Once the model becomes attractive, it will be difficult for founders to justify going it alone when they can access a comprehensive set of capabilities from a venture studio. As venture studios accelerate startup development, founders will find them increasingly appealing. This trend, fueled by advancements like AI, will likely lead to the growth of venture studios worldwide, creating more opportunities for this model.
9. Given your experience in the Indian startup ecosystem, what are the key trends and challenges that Indian startups face today? How is YEstack addressing these challenges?
Every founder has a point of view, which is like a thesis they are trying to establish through a startup. It could be aimed at solving a specific problem. In the case of our venture studio, YE Stack focuses on solving the problems faced by early-stage founders. The primary premise is that there are unsolved challenges for early-stage founders. While the current ecosystem provides substantial support and enabling activities, it still leaves early-stage founders at a disadvantage. The focus is on early-stage founders because the ecosystem improves significantly as you move from one to ten or ten to a hundred stages.

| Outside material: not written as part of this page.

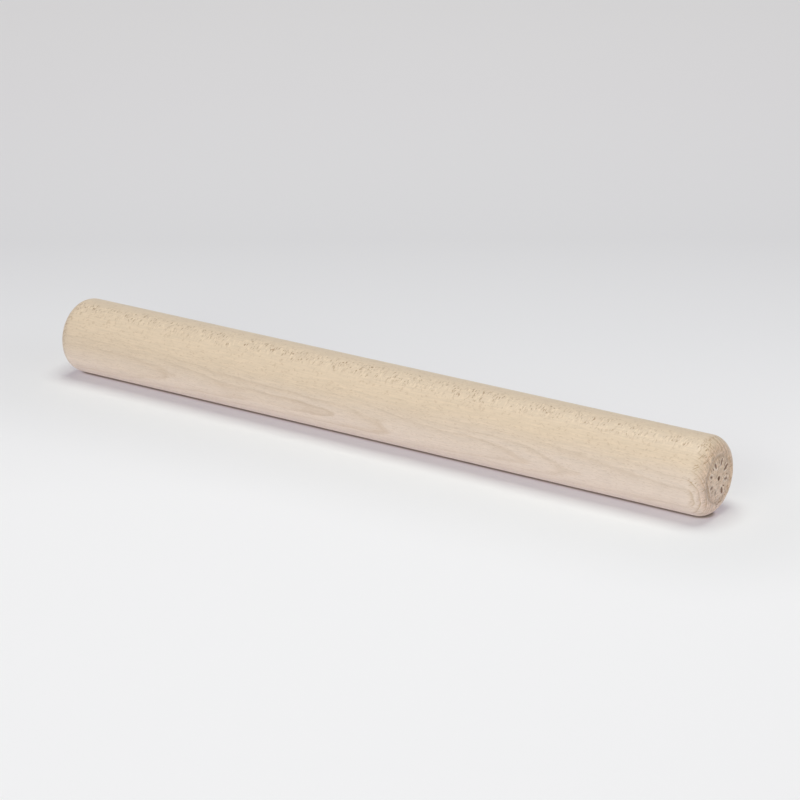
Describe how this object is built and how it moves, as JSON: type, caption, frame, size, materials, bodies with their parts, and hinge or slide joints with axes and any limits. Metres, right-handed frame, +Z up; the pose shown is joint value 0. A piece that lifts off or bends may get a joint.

In the zero-to-one stage, the amount of founder talent and opportunities being missed is high due to the lack of proper guidance and support for first-time or aspiring entrepreneurs. Vicetack aims to address this gap by providing various formats of support for founders, including capability enhancement, advisory services, and strategic guidance. The objective is to give founders clear direction on what needs to be done, allowing them to validate their ideas as quickly as possible. With these capabilities, founders can decide at each stage whether they are ready to proceed to the next stage.
Mechanisms that focus on solving the most valuable problems for founders at each stage are not readily available to early-stage founders. YE Stack aims to make a significant difference by addressing this gap and helping founders tackle the most critical challenges in their zero-to-one journey.